Lindsay Murdoch, Jakarta – Hopes of a peaceful United Nations-supervised vote to decide East Timor's future are fading amid escalating tension among rival Timorese activists and an attack on Indonesia's armed forces commander, General Wiranto, by the resistance leader, Xanana Gusmao.

Diplomats and analysts in Jakarta now fear that East Timor could quickly descend into chaos and further violence unless the UN acts quickly to send peacekeepers.

But Mr Mario Carrascalao, a former governor of East Timor with strong links to the Indonesian Government, told the Herald last night that Jakarta had no intention of allowing international peacekeepers to supervise the vote.

"I don't think the Indonesians will agree to international peacekeepers ... that is my information," he said. "They propose that ABRI [the Indonesian military] will be in the villages when the vote is taken."
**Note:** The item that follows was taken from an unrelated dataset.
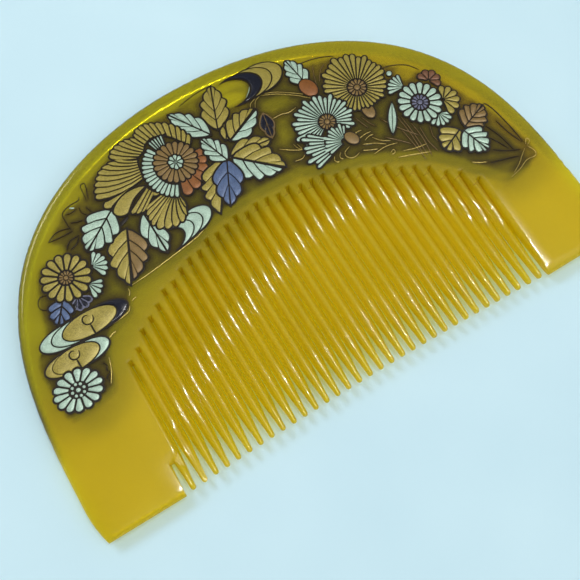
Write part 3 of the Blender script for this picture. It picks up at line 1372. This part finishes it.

Indonesia's President, Dr B.J. Habibie, has promised independence if East Timorese reject an offer of widespread autonomy in a vote it insists should be held in July.

Delivering his strongest attack since the announcement, Xanana appealed to the international community to hold General Wiranto accountable for "murders and violence" perpetrated by the armed forces in Timor, predicting a military strategy to tighten control over the territory's 800,000 people to force them to opt for autonomy.

Xanana, now under house arrest in Jakarta, told the UN Human Rights Commission in Geneva that the "terror, intimidation and murder to which the people are already being subjected will be intensified.

"I find myself compelled to inform the international community that if strong and effective pressure is not brought to bear on Indonesia to immediately disarm the civilian militias, the people of East Timor are liable to lose their patience and, in the bloodbath that would ensue, the only humanitarian assistance required will be to help bury our dead," he said.

A senior official of Indonesia's Foreign Ministry, Mr Dino Patti Djalal, defended General Wiranto, saying Indonesia's changed policy towards East Timor was not that of the armed forces commander or the military but the Indonesian Government, which was acting with humility and sincerity.

Mr Djalal said there were two sides to the violence in East Timor, where people are getting killed almost every day. He said if Xanana was committed to peace he should order his guerillas to return a cache of high-powered weapons they stole after raiding an Indonesian military post, killing three soldiers, last year.

Indonesia's Foreign Minister, Mr Ali Alatas, has repeatedly denied accusations that his Government wants to disrupt the autonomy vote but has acknowledged that civilians have received training from the military in a nationwide program to bolster the security forces.

While a senior UN official, Mr Francesc Vendrell, said in Australia this week that the UN would need a presence in East Timor soon to begin preparations for a July autonomy ballot, military experts say it would be almost impossible to put international troops or police into East Timor's 404 villages with only months' notice.

Peter Cole-Adams reports from Canberra: For the first time, a local Indonesian radio station, Radio Andyta in the troubled Sumatran province of Aceh, broadcast live yesterday a Radio Australia Indonesian-language news service.

The ABC's managing director, Mr Brian Johns, described the station's decision to take the daily Bahasa Indonesian program as "a tremendous breakthrough" and a testament to Radio Australia's credibility in Indonesia.

Until now, the Radio Australia program has only been widely available, via short wave, in provinces such as Ambon, East Timor and West Irian in the eastern part of Indonesia.